O militante pela verdade: uma “criança que perdeu o caminho de volta para casa”

Cada vez mais, enquanto psicólogos, nos deparamos com a existência de défices internos ligados ao amor próprio e à noção de identidade. Estas fragilidades trazem sofrimento ao próprio, que com inseguranças profundas mantém o seu Eu a salvo, o  mais possível, de qualquer falha ou crítica interna ou externa. Inevitavelmente, há um sentimento profundo de vazio. Este Ocidente “comodista, gordo e profundamente deprimido” nas palavras do jornalista Joel Neto, sobrevive através de modas, tribos e “etiquetas”, mais ou menos temporárias ou arbitrárias, mas que conferem um sentimento de valor, identidade e de pertença “mínimo”.

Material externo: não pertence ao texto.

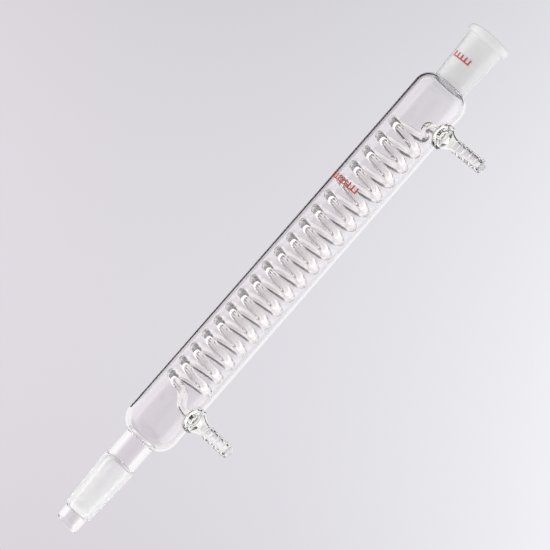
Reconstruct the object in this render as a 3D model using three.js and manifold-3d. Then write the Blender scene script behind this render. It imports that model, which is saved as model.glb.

Mas estas etiquetas identitárias são voláteis e superficiais, podendo  funcionar como refúgios temporários que bloqueiam o pensamento e a reflexão. Neste sentido, fazem lembrar o conceito de “claustro” (Meltzer, 1979), uma zona psíquica isolada e que domina as outras, de caráter ditatorial e onde impera a violência e o medo. Segundo o autor, este espaço mental origina-se em eventos traumáticos da infância, descrevendo benevolamente as “crianças que perderam o caminho de volta para casa”. O prisioneiro desse compartimento ou se conforma, ou ingressa como o seu grande líder, que entrega a sua vida aos imperativos da violência. Bollas  (1993) refere  “o estado fascista da mente” como um espaço análogo, onde se gera uma identificação positiva à violência para encher o enorme  vazio do seu núcleo. A violência tem o papel de “higienizar” este núcleo da influência de qualquer benevolência, compreensão ou diálogo entre as partes oponentes ou divergentes, para conferir o poder absoluto ao “líder” mau e absoluto.

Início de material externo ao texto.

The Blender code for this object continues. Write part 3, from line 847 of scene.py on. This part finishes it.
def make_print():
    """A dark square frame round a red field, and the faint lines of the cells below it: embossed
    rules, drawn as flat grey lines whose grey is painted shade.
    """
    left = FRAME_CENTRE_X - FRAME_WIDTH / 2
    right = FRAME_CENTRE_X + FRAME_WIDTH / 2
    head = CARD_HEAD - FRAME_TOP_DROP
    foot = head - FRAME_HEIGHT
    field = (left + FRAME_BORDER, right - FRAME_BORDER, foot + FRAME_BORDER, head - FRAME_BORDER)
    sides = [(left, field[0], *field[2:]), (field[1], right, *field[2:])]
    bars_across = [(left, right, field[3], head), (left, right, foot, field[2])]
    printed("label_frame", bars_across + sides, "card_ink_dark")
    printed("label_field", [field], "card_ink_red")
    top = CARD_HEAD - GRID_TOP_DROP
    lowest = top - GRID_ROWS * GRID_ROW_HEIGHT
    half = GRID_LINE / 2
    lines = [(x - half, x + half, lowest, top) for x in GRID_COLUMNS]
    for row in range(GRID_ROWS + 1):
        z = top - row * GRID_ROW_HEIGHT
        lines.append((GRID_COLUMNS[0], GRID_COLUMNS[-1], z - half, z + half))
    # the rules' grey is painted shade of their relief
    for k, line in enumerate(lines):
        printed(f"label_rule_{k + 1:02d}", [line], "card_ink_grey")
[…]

Estes fenómenos podem abrir caminho a cultos grupais e sociais assentes na violência. Autoridades identificam o recrutamento oportunista de jovens pela extrema-direita, por parte de influencers ou de pessoas que se intitulam de jornalistas mas cujo papel único é de promover o ódio. Mas isso não impede que estes jovens se sintam cada vez mais sozinhos, de acordo com vários estudos.

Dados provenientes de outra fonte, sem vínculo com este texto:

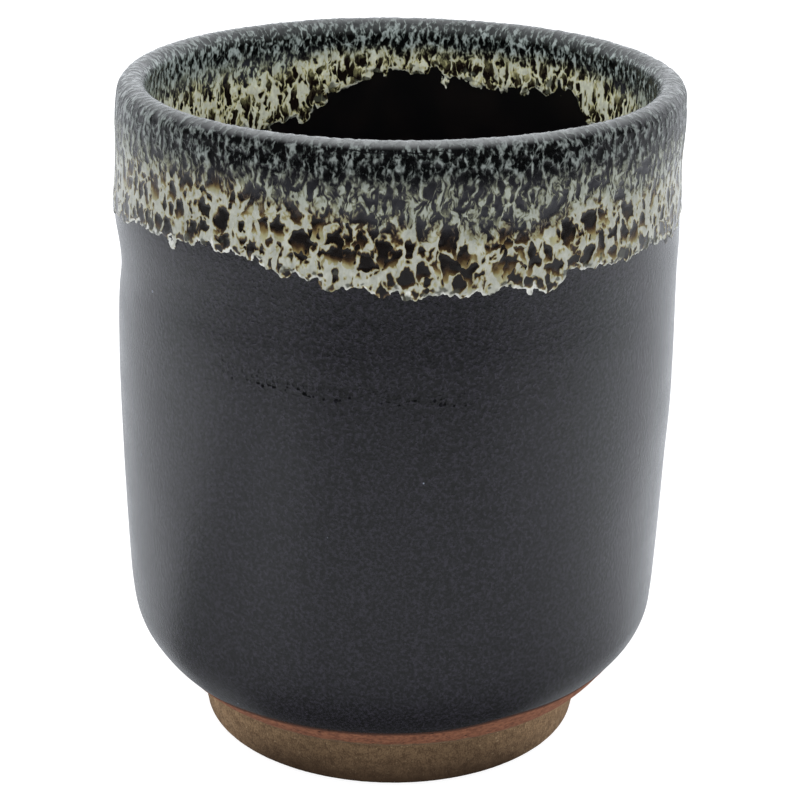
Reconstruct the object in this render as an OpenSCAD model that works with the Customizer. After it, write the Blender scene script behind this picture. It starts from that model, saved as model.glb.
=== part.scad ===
// Yunomi: a tall tea cup without a handle, thrown in stoneware on a trimmed
// foot ring. A black glaze covers the wall inside and out, and a pale ash
// glaze over it runs down from the lip. All sizes are in millimetres, +Z is
// up, and the origin is the centre of the foot on the table.

/* [Cup] */
// Height from the table to the top of the lip
cup_h = 90; // [80:1:105]
// Largest outside diameter, on the black glaze
body_d = 74.1; // [68:0.1:84]
// Thickness of the finished lip, clay and glazes together
lip_t = 4; // [3.4:0.1:5]
// How much thicker the clay wall is at mid height than at the lip
wall_swell = 1; // [0.4:0.1:2.5]
// Thickness of the clay floor above the foot ring
floor_t = 5.4; // [4:0.1:7]
// Height of the turn where the underside runs into the wall
turn_z = 17; // [15:0.5:22]

/* [Foot ring] */
// Height of the foot ring
foot_h = 6.6; // [4.5:0.1:8]
// Outside diameter of the foot ring where it meets the cup
foot_d = 53.8; // [46:0.2:56]
// How much narrower the foot ring is at the table, on the diameter
foot_taper = 2.2; // [0:0.1:4]
// Width of the foot ring along the radius, at the table
foot_w = 4.6; // [3.6:0.1:7]
// Radius of the two worn edges that touch the table
foot_edge = 0.6; // [0.3:0.1:1.2]

/* [Glazes] */
// Thickness of the black glaze
glaze_t = 0.4; // [0.2:0.05:0.6]
// Thickness of the pale glaze that lies over the black one
rim_t = 0.35; // [0.2:0.05:0.5]
// Mean height of the line where the black glaze stops and bare clay begins
glaze_line = 11.9; // [10:0.1:14]
// How far the pale glaze reaches down the outside of the lip
rim_out = 17; // [10:0.5:28]
// How far the pale glaze reaches down the inside of the lip
rim_in = 11; // [6:0.5:24]

/* [Hidden] */
$fn = 144;

// Spacing of the points along a profile
step = 2;

clay_r = body_d / 2 - glaze_t;             // largest radius of the clay
foot_r = foot_d / 2;
foot_low_r = foot_r - foot_taper / 2;
foot_in_r = foot_low_r - foot_w;
lip_r = lip_t / 2 - glaze_t - rim_t;       // radius of the clay lip
lip_z = cup_h - lip_t / 2;                 // centre height of the rounded lip
lip_c = clay_r - 0.8 - lip_r;              // centre radius of the rounded lip
floor_z = foot_h + floor_t;
in_r = clay_r - 2 * lip_r - wall_swell;    // inside radius of the clay at mid height

// Trimmed underside, from the foot ring out to the turn: [share of the width, share of the height]
UNDER = [[0, 0], [0.15, 0.05], [0.31, 0.14], [0.44, 0.25], [0.6, 0.43], [0.8, 0.66], [0.93, 0.84], [1, 1]];
// Outer wall above the turn: [clay inside the largest radius, share of the height up to the lip]
WALL = [[0.9, 0.045], [0.62, 0.11], [0.34, 0.21], [0.1, 0.35], [0, 0.52], [0.2, 0.635], [0.45, 0.72], [0.5, 0.77], [0.48, 0.82], [0.66, 0.89], [0.66, 0.95], [0.8, 1]];
// Inner wall, from the lip down to the floor: [clay inside the mid radius, share of the height above the floor]
INNER = [[-0.35, 0.93], [-0.3, 0.82], [-0.15, 0.66], [0, 0.48], [0.25, 0.31], [0.6, 0.19], [1.5, 0.115], [3.4, 0.066], [6.4, 0.033], [10.6, 0.012], [17, 0.002]];

turn_r = clay_r - 1.35;
under_pts = [for (k = UNDER) [foot_r + k[0] * (turn_r - foot_r), foot_h + k[1] * (turn_z - foot_h)]];
wall_pts = [for (k = WALL) [clay_r - k[0], turn_z + k[1] * (lip_z - turn_z)]];
inner_pts = concat(
    [[lip_c - lip_r, lip_z]],
    [for (k = INNER) [in_r - k[0], floor_z + k[1] * (lip_z - floor_z)]],
    [[0, floor_z]]);

// A smooth curve through knots, with points about step apart
function slope(K, i) =
    i == 0 ? (K[1] - K[0]) / norm(K[1] - K[0]) :
    i == len(K) - 1 ? (K[i] - K[i - 1]) / norm(K[i] - K[i - 1]) :
    let (a = norm(K[i] - K[i - 1]), b = norm(K[i + 1] - K[i]))
        ((K[i] - K[i - 1]) * b / a + (K[i + 1] - K[i]) * a / b) / (a + b);
function bend(p, q, m, n, t) =
    p * (2 * t * t * t - 3 * t * t + 1) + m * (t * t * t - 2 * t * t + t)
    + q * (3 * t * t - 2 * t * t * t) + n * (t * t * t - t * t);
function curve(K) = concat(
    [for (i = [0 : len(K) - 2])
        let (l = norm(K[i + 1] - K[i]), n = ceil(l / step))
            for (j = [0 : n - 1]) bend(K[i], K[i + 1], slope(K, i) * l, slope(K, i + 1) * l, j / n)],
    [K[len(K) - 1]]);

// The clay surface as one line: underside, outer wall, lip, inner wall, floor
outer_line = curve(concat(under_pts, wall_pts));
lip_line = [for (a = [15 : 15 : 165]) [lip_c + lip_r * cos(a), lip_z + lip_r * sin(a)]];
inner_line = curve(inner_pts);
CLAY = concat(outer_line, lip_line, inner_line);
last = len(CLAY) - 1;
crown = len(outer_line) + 5;               // the lip's highest point

// Unit normal that points out of the clay, flat at the centre of the floor
function out(i) =
    i == last ? [0, 1] :
    let (d = CLAY[min(i + 1, last)] - CLAY[max(i - 1, 0)]) [d[1], -d[0]] / norm(d);
// The clay surface moved outwards by t at point i
function lift(i, t) = CLAY[i] + out(i) * t;
// Height share that rises from 0 at z = a to 1 at z = b
function rise(z, a, b) = let (t = min(1, max(0, (z - a) / (b - a)))) sqrt(t * (2 - t));

// First point of the outer wall above a height, and last point of the inner wall above one
function first_above(z) = min([for (i = [0 : crown]) if (CLAY[i][1] >= z) i]);
function last_above(z) = max([for (i = [crown : last]) if (CLAY[i][1] >= z) i]);
glaze_from = first_above(glaze_line);
rim_from = first_above(cup_h - rim_out);
rim_to = last_above(cup_h - rim_in);
rim_low_out = CLAY[rim_from][1];
rim_low_in = CLAY[rim_to][1];

function black(i) = i <= crown ? glaze_t * (0.25 + 0.75 * rise(CLAY[i][1], CLAY[glaze_from][1], CLAY[glaze_from][1] + 2)) : glaze_t;
function pale(i) = rim_t * (i <= crown
    ? rise(CLAY[i][1], rim_low_out, rim_low_out + 2.5)
    : rise(CLAY[i][1], rim_low_in, rim_low_in + 2.5));

// Thrown wall, floor and trimmed underside, one body of clay
module stoneware_body() {
    color([0.42, 0.31, 0.23])
    rotate_extrude()
    polygon(concat([[0, foot_h]], CLAY));
}

// Foot ring that the cup stands on, joined on under the floor
module foot_ring() {
    e = foot_edge;
    color([0.40, 0.32, 0.24])
    rotate_extrude()
    polygon(concat(
        [for (a = [-90 : 15 : 0]) [foot_low_r - e + e * cos(a), e + e * sin(a)]],
        [[foot_low_r + 0.62 * foot_taper / 2, foot_h * 0.5], [foot_r, foot_h], [foot_in_r - 0.3, foot_h]],
        [for (a = [180 : 15 : 270]) [foot_in_r + e + e * cos(a), e + e * sin(a)]]));
}

// Black glaze on the outside, from the glaze line up to the crown of the lip
module outer_glaze() {
    color([0.06, 0.06, 0.075])
    rotate_extrude()
    polygon(concat(
        [for (i = [glaze_from : crown]) CLAY[i]],
        [for (i = [crown : -1 : glaze_from]) i == crown ? CLAY[i] + [0, glaze_t] : lift(i, black(i))]));
}

// Black glaze on the inside, from the crown of the lip down over the floor
module liner_glaze() {
    color([0.04, 0.035, 0.045])
    rotate_extrude()
    polygon(concat(
        [for (i = [crown : last]) CLAY[i]],
        [for (i = [last : -1 : crown]) i == crown ? CLAY[i] + [0, glaze_t] : lift(i, glaze_t)]));
}

// Pale ash glaze that hangs over the lip on both sides
module rim_glaze() {
    color([0.78, 0.76, 0.66])
    rotate_extrude()
    polygon(concat(
        [for (i = [rim_from : rim_to]) i == crown ? CLAY[i] + [0, glaze_t] : lift(i, glaze_t)],
        [for (i = [rim_to - 1 : -1 : rim_from + 1]) i == crown ? CLAY[i] + [0, glaze_t + rim_t] : lift(i, glaze_t + pale(i))]));
}

stoneware_body();
foot_ring();
outer_glaze();
liner_glaze();
rim_glaze();
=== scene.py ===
import math

import bpy
import numpy as np
from mathutils import Euler, Matrix, Vector


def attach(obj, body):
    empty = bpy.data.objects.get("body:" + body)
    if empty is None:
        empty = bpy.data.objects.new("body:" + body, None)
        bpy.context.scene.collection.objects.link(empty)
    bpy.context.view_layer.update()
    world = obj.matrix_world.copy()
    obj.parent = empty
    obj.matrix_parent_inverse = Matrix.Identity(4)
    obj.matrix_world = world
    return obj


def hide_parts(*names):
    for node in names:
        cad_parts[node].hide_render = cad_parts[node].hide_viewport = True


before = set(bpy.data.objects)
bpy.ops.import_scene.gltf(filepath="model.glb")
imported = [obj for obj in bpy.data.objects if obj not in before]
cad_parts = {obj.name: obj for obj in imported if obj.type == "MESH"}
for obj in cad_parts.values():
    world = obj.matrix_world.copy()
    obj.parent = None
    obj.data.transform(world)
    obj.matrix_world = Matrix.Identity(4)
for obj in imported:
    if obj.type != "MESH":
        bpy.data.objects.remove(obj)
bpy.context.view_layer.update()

MM = 0.001

# ---------------------------------------------------------------- camera
# Placed from the cup's outline: 269 mm in front of the axis, 151 mm above the table.
cam_data = bpy.data.cameras.new("camera")
cam = bpy.data.objects.new("camera", cam_data)
bpy.context.scene.collection.objects.link(cam)
cam_data.sensor_width = 36.0
cam_data.lens = 95.53
cam_data.clip_start, cam_data.clip_end = 0.01, 20.0
turn = Matrix.Rotation(math.radians(-0.181), 4, "Z") @ Matrix.Rotation(math.radians(90 - 21.6), 4, "X") @ Matrix.Rotation(math.radians(0.9), 4, "Z")
cam.matrix_world = Matrix.Translation((0.0, -0.2689, 0.151)) @ turn
bpy.context.scene.camera = cam


# ---------------------------------------------------------------- node helper
class Net:
    """Writes nodes into a shader tree or a geometry tree, so that relief and colour come from one pattern."""

    def __init__(self, tree):
        self.t = tree

    def new(self, kind, **props):
        n = self.t.nodes.new(kind)
        for k, v in props.items():
            setattr(n, k, v)
        return n

    def put(self, socket, value):
        if isinstance(value, bpy.types.NodeSocket):
            self.t.links.new(value, socket)
        else:
            socket.default_value = value

    def math(self, op, a, b=None, c=None, clamp=False):
        n = self.new("ShaderNodeMath", operation=op, use_clamp=clamp)
        for i, v in enumerate((a, b, c)):
            if v is not None:
                self.put(n.inputs[i], v)
        return n.outputs[0]

    def add(self, a, b):
        return self.math("ADD", a, b)

    def sub(self, a, b):
        return self.math("SUBTRACT", a, b)

    def mul(self, a, b):
        return self.math("MULTIPLY", a, b)

    def mad(self, a, b, c):
        return self.math("MULTIPLY_ADD", a, b, c)

    def div(self, a, b):
        return self.math("DIVIDE", a, b)

    def low(self, a, b):
        return self.math("MINIMUM", a, b)

    def high(self, a, b):
        return self.math("MAXIMUM", a, b)

    def ramp(self, a, lo, hi, to_lo=0.0, to_hi=1.0, smooth=True):
        n = self.new("ShaderNodeMapRange")
        n.interpolation_type = "SMOOTHSTEP" if smooth else "LINEAR"
        n.clamp = True
        for i, v in enumerate((a, lo, hi, to_lo, to_hi)):
            self.put(n.inputs[i], v)
        return n.outputs[0]

    def vec(self, x, y, z):
        n = self.new("ShaderNodeCombineXYZ")
        for i, v in enumerate((x, y, z)):
            self.put(n.inputs[i], v)
        return n.outputs[0]

    def parts(self, v):
        n = self.new("ShaderNodeSeparateXYZ")
        self.put(n.inputs[0], v)
        return n.outputs[0], n.outputs[1], n.outputs[2]

    def vmath(self, op, a, b=None):
        n = self.new("ShaderNodeVectorMath", operation=op)
        self.put(n.inputs[0], a)
        if b is not None:
            self.put(n.inputs[1], b)
        return n.outputs["Value"] if op in ("LENGTH", "DISTANCE", "DOT_PRODUCT") else n.outputs["Vector"]

    def stretched(self, p, sx, sz, off=(0.0, 0.0, 0.0)):
        """p in mm, divided by sx round the cup and sz along the wall."""
        return self.vmath("ADD", self.vmath("MULTIPLY", p, (1.0 / sx, 1.0 / sx, 1.0 / sz)), off)

    def noise(self, p, sx, sz, off, detail=0.0, rough=0.5, color=False):
        n = self.new("ShaderNodeTexNoise", noise_dimensions="3D")
        self.put(n.inputs["Vector"], self.stretched(p, sx, sz, off))
        self.put(n.inputs["Scale"], 1.0)
        self.put(n.inputs["Detail"], detail)
        self.put(n.inputs["Roughness"], rough)
        return n.outputs["Color" if color else "Fac"]

    def centred(self, *a, **k):
        return self.sub(self.noise(*a, **k), 0.5)

    def cells(self, q, sx, sz, off, edge=True):
        """Cells sx by sz mm: distance to the edge, distance and height from the cell's centre, and three random values."""
        v = self.stretched(q, sx, sz, off)
        e = None
        if edge:
            n = self.new("ShaderNodeTexVoronoi", voronoi_dimensions="3D", feature="DISTANCE_TO_EDGE")
            self.put(n.inputs["Vector"], v)
            self.put(n.inputs["Scale"], 1.0)
            e = n.outputs["Distance"]
        n = self.new("ShaderNodeTexVoronoi", voronoi_dimensions="3D", feature="F1")
        self.put(n.inputs["Vector"], v)
        self.put(n.inputs["Scale"], 1.0)
        d = self.vmath("SUBTRACT", v, n.outputs["Position"])
        up = self.mul(self.parts(d)[2], -1.0)
        return e, n.outputs["Distance"], up, self.parts(n.outputs["Color"])

    def mixf(self, a, b, f):
        n = self.new("ShaderNodeMix", data_type="FLOAT")
        self.put(n.inputs[0], f)
        self.put(n.inputs[2], a)
        self.put(n.inputs[3], b)
        return n.outputs[0]

    def mixc(self, a, b, f):
        n = self.new("ShaderNodeMix", data_type="RGBA")
        self.put(n.inputs[0], f)
        self.put(n.inputs[6], a)
        self.put(n.inputs[7], b)
        return n.outputs[2]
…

O filósofo Lee McIntyre (2023) defende que as próprias ações de desinformação a que assistimos é agressiva, porquanto visa destruir o conceito de verdade plausível para criar “neo verdades” arbitrárias. E na era da  “pós-verdade”, aqueles que não votam, não veem notícias e “não acreditam em nada” são um perigo.  

A nossa mente funciona como um parlamento, composto por partes ligadas ao amor e à violência. É importante que as várias forças dialoguem, já que o instinto de violência contém também em si o instinto do amor. Em psicoterapia, o reconhecimento de que uma parte totalitária e violenta pode paralisar o paciente e a terapia permite a sua neutralização e o amplo desenvolvimento do pensamento. A verdadeira consciência de Si abre, por isso, caminho à complexidade, à tolerância para com o erro e a dúvida, e ao prazer nas coisas, relegando a procura por verdades absolutas.

 

 

FONTES

Bollas, C. (1993). The fascist state of mind. Em Being a character: psychoanalysis and self (p.193-217). Routledge.

McIntyre, L. (2023). On Disinformation. How to fight for truth and protect democracy. The Mit Press.

Meltzer, D. (1979). Estados sexuais da mente. Imago.